** begin **

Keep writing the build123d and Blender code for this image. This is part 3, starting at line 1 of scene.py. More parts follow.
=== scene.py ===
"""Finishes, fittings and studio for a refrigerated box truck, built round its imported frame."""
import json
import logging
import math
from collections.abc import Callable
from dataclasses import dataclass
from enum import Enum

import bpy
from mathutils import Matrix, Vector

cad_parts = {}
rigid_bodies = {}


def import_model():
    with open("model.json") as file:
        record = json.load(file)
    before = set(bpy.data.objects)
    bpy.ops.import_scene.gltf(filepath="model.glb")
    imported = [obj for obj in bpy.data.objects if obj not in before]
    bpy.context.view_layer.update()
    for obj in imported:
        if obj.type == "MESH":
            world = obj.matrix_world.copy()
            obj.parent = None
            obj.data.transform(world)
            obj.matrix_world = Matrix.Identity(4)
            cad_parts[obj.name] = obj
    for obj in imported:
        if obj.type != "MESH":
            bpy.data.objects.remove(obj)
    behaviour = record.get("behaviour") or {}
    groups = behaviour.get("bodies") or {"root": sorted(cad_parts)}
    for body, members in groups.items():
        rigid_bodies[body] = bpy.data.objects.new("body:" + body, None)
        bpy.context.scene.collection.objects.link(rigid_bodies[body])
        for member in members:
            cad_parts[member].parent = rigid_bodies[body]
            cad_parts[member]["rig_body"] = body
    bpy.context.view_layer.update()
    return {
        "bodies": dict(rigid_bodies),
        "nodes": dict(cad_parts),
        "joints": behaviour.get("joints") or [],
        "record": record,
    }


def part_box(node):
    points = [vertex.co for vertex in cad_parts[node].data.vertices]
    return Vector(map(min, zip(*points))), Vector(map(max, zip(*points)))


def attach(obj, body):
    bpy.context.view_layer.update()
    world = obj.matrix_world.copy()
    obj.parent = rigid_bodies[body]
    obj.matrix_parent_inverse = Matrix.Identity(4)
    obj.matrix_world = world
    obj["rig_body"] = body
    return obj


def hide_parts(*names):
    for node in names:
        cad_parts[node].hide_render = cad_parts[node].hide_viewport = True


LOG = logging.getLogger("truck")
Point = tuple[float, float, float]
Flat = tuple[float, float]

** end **

Please return the data above exactly as given.

THE OUTPUT »
Keep writing the build123d and Blender code for this image. This is part 3, starting at line 1 of scene.py. More parts follow.
=== scene.py ===
"""Finishes, fittings and studio for a refrigerated box truck, built round its imported frame."""
import json
import logging
import math
from collections.abc import Callable
from dataclasses import dataclass
from enum import Enum

import bpy
from mathutils import Matrix, Vector

cad_parts = {}
rigid_bodies = {}


def import_model():
    with open("model.json") as file:
        record = json.load(file)
    before = set(bpy.data.objects)
    bpy.ops.import_scene.gltf(filepath="model.glb")
    imported = [obj for obj in bpy.data.objects if obj not in before]
    bpy.context.view_layer.update()
    for obj in imported:
        if obj.type == "MESH":
            world = obj.matrix_world.copy()
            obj.parent = None
            obj.data.transform(world)
            obj.matrix_world = Matrix.Identity(4)
            cad_parts[obj.name] = obj
    for obj in imported:
        if obj.type != "MESH":
            bpy.data.objects.remove(obj)
    behaviour = record.get("behaviour") or {}
    groups = behaviour.get("bodies") or {"root": sorted(cad_parts)}
    for body, members in groups.items():
        rigid_bodies[body] = bpy.data.objects.new("body:" + body, None)
        bpy.context.scene.collection.objects.link(rigid_bodies[body])
        for member in members:
            cad_parts[member].parent = rigid_bodies[body]
            cad_parts[member]["rig_body"] = body
    bpy.context.view_layer.update()
    return {
        "bodies": dict(rigid_bodies),
        "nodes": dict(cad_parts),
        "joints": behaviour.get("joints") or [],
        "record": record,
    }


def part_box(node):
    points = [vertex.co for vertex in cad_parts[node].data.vertices]
    return Vector(map(min, zip(*points))), Vector(map(max, zip(*points)))


def attach(obj, body):
    bpy.context.view_layer.update()
    world = obj.matrix_world.copy()
    obj.parent = rigid_bodies[body]
    obj.matrix_parent_inverse = Matrix.Identity(4)
    obj.matrix_world = world
    obj["rig_body"] = body
    return obj


def hide_parts(*names):
    for node in names:
        cad_parts[node].hide_render = cad_parts[node].hide_viewport = True


LOG = logging.getLogger("truck")
Point = tuple[float, float, float]
Flat = tuple[float, float]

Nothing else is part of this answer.